Why Experience Outperforms Promotion
People do not connect with product claims as strongly as they connect with product moments. A creator saying, “This is great” has limited persuasive power. A creator showing how the product helped them recover after a long day, simplified a chaotic morning, changed the way they travel, or improved a process they struggled with—that lands differently. The audience sees context. They understand use. They recognize emotion. The recommendation stops feeling abstract.
This is especially important because digital audiences have become highly literate in branded communication. They know the visual language of ads. They notice scripted enthusiasm. They can often tell when a product has been inserted into content rather than integrated into it. What still works is specificity. The small detail. The honest comparison. The minor inconvenience included alongside the benefits. The before-and-after that feels accidental rather than staged. These are all signs of actual experience.
Experience-based influencer marketing also creates stronger memory. A plain endorsement may be seen and forgotten within minutes. But a creator participating in a challenge, attending an event, unboxing a thoughtfully designed kit, documenting a week-long trial, or using a product in a meaningful life moment creates a narrative arc. Stories are easier to remember than taglines. Scenes are easier to remember than claims. Emotion is easier to remember than features.
The Difference Between Attention and Engagement
Many influencer campaigns still confuse reach with resonance. A post can generate attention because the creator is popular, the video is well-edited, or the product is visually striking. But engagement, in its more valuable form, happens when the audience does something beyond noticing. They comment with questions. They save the post for later. They send it to a friend. They imagine themselves using the product. They click through with intent rather than curiosity. They begin to associate the brand with a feeling or a standard.
That kind of engagement does not come from making the brand louder. It comes from making the experience clearer. The audience needs to understand what changed for the creator. What was surprising? What was easier? What was genuinely enjoyable? What problem did this solve in a way other products did not? A creator who can answer those questions naturally will usually outperform one who simply delivers all key messaging points correctly.
For brands, this requires a mindset change. Instead of asking, “How do we make sure our product is mentioned?” ask, “What can we create that leads to a mention people believe?” That one shift often improves campaign quality immediately.
Building Campaigns Around Real Use
The strongest influencer campaigns often begin before any content is posted. They begin with product seeding done properly, onboarding done thoughtfully, and enough time given for real use. If a creator receives a product on Monday and posts polished praise by Tuesday, most audiences understand exactly what happened.

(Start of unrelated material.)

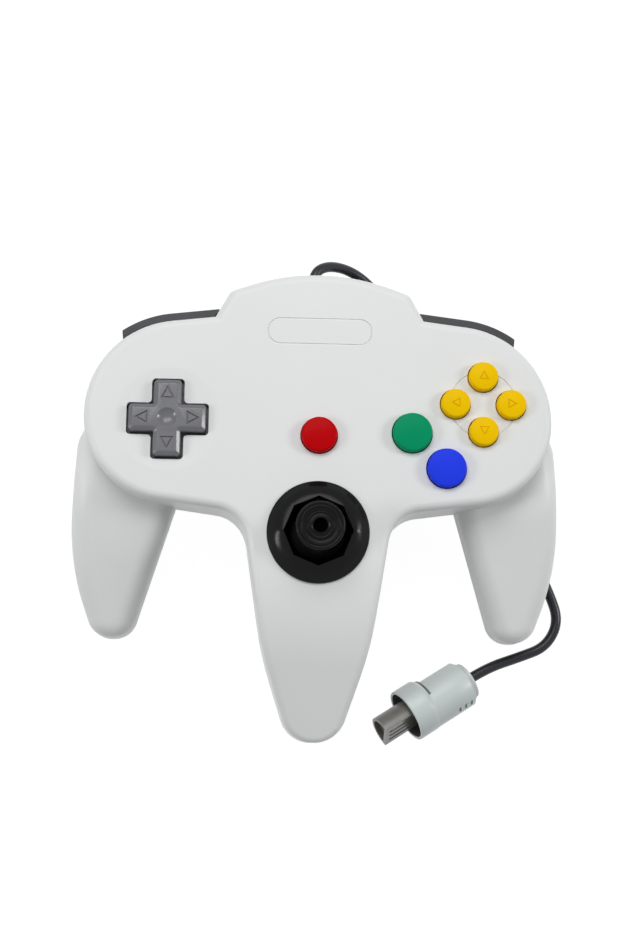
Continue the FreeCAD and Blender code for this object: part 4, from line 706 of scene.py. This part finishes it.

It may still deliver exposure, but trust will be limited.
When creators are allowed to spend time with a product, something better happens. They discover their own angle. One creator may focus on convenience, another on design, another on performance under pressure, another on how it fits into family life. Those differences matter. They produce content that reflects the creator’s voice instead of flattening everyone into the same campaign language.
Real use also brings out friction, and that is not necessarily a problem. In fact, some of the most believable influencer content includes nuance. Maybe setup took longer than expected, but the results were worth it. Maybe sizing ran slightly small, but the material quality impressed them. Maybe one feature was unnecessary, but another became essential. Audiences trust content that acknowledges reality. Perfect products described in perfect terms by smiling creators no longer persuade like they once did.
Brands that understand this do not fear authenticity. They design for it. They give creators room to interpret, enough information to be accurate, and enough freedom to be convincing. The result is content that feels more like recommendation than advertisement.
The Role of Immersive Brand Experiences
Experience in influencer marketing does not always mean long-term product use. It can also mean creating immersive moments that creators can participate in and translate for their audiences. Pop-up spaces, destination events, behind-the-scenes access, workshops, product labs, community challenges, and limited-run experiences all give influencers something richer to share than a static promo image.
But these experiences only work when they are built around substance rather than optics. An event created only for photo opportunities will look attractive, but audiences will sense the emptiness if there is no real story inside it. The best creator experiences are designed around discovery. They reveal how something is made, why a product was developed, what problem inspired it, or how people can interact with it in a meaningful way.
For example, a skincare brand might do more than invite creators to a stylish launch dinner. It could create a guided skin analysis workshop where creators learn how ingredients interact with different concerns. A travel brand might go beyond scenic accommodation shots and build a local experience centered on food, culture, and access the average tourist would not discover easily. A home brand could host a space transformation challenge that lets creators solve actual design problems rather than merely pose in a furnished room. These are the kinds of experiences that produce layered content.
When creators have something to learn, test, feel, compare, or uncover, their content becomes naturally more engaging. Audiences are drawn to discovery because discovery feels participatory. They are not just watching a sponsorship. They are following a journey.
Choosing the Right Influencers for Experiential Campaigns
Not every large creator is a strong fit for experience-driven influencer marketing. Audience size matters less than interpretive ability. The ideal partner is not simply someone who can attract views. It is someone who can turn a real interaction into compelling content without stripping it of authenticity.
That usually means looking for creators with a clear point of view. They notice details. They narrate process well. They can bring an audience into a moment instead of just presenting a result. Some excel at education. Others excel at humor, aesthetic storytelling, comparison, or lived realism. The key is that they can translate an experience into something their audience cares about.
This is one reason smaller creators often perform surprisingly well. Their communities are usually tighter, and their recommendations often carry more weight because followers are used to seeing their actual routines rather than polished campaigns alone. A creator with fifty thousand attentive followers may create more valuable engagement than one with a million passive viewers if the experience feels genuine and relevant.
Selection should also account for audience alignment beyond demographics. Interests matter. Habits matter. Content environment matters. A luxury wellness experience will not land the same way in a creator’s feed if their audience follows them primarily for discount shopping tips. Fit is not just about age, gender, or geography. It is about expectation. Does the experience make sense in this creator’s world?
Giving Creators a Framework, Not a Script
One of the fastest ways to ruin an experiential campaign is to over-control it. Brands often invest in a meaningful experience and then undermine it by forcing creators into rigid messaging. The irony is hard to miss. If the campaign is truly built around experience, the creator should not need to sound like a press release.
A strong brief should clarify what matters without dictating how it must be said. It should provide key facts, guardrails, campaign goals, and any necessary compliance details. But it should also leave room for interpretation. Which part of the experience felt most useful? What stood out unexpectedly? What would the creator tell a friend? Those answers are where credibility lives.